Anyway, the important thing with both of these examples is that C and C++ compilers sometimes provide non-portable facilities that are useful enough for your application, that its worth wrapping them up in your own portable wrapper. Your wrapper might need to be re-implemented for each new platform, but all of the code usingyour wrapper should work without changes. And if you always write a "generic" fallback version first, then you can compile for any platform and it will still work, the program will just run a little bit slower until the wrapper has specialized for that platform.
IMO the "generic" version is always worth writing, for two reasons:
(1) There will always be some platform that doesn't have POPCNT, or doesn't have any kind of SIMD, etc. Just imagine you port your program to a cell phone. Even if the new platform does have some low-level equivalent you could take advantage of, you can just use the "generic" version until you have time to write the code for it.

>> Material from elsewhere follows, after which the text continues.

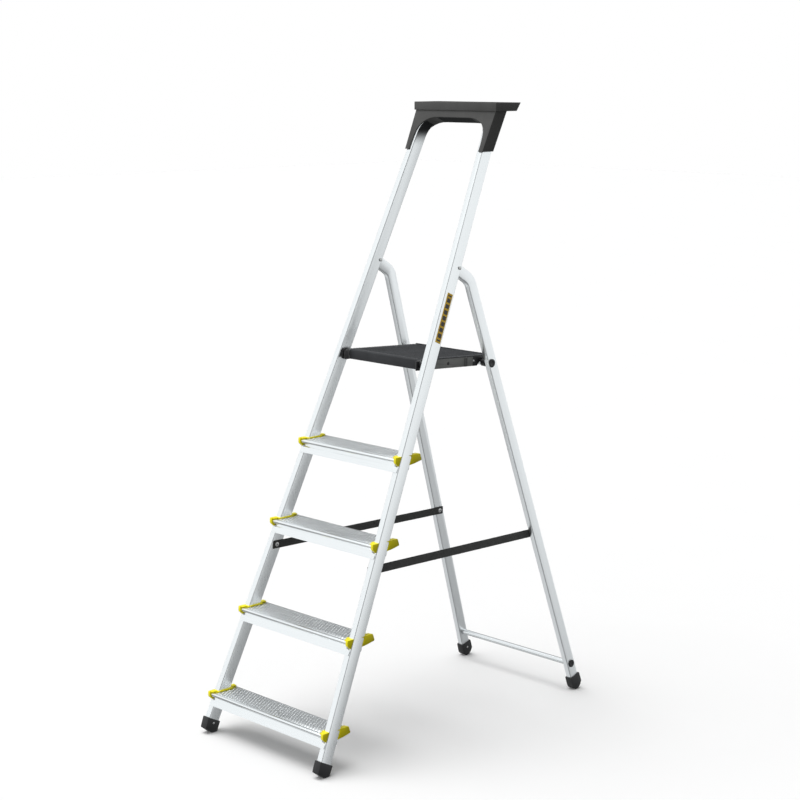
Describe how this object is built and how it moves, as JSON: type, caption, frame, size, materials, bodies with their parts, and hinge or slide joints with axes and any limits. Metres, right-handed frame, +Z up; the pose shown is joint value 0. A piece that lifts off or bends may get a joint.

(2) For debugging, its very useful to be able to turn off the "fancy stuff" and see whether the program works with just the generic version of the functions. Its a fast way to discover if the "fancy stuff" has something to do with your problem or not. For example: Some vector operation sometimes produces NaN in the 4th component, and you don't know why. You think the problem is coming from your SIMD SquareRootEstimate function. By turning off the "fancy stuff", you can find out if this problem is some peculiarity related to the SIMD instructions that you use for SquareRootEstimate on this platform, or whether the code still produces NaN when you run it with the "simple" version that just calls C library sqrt().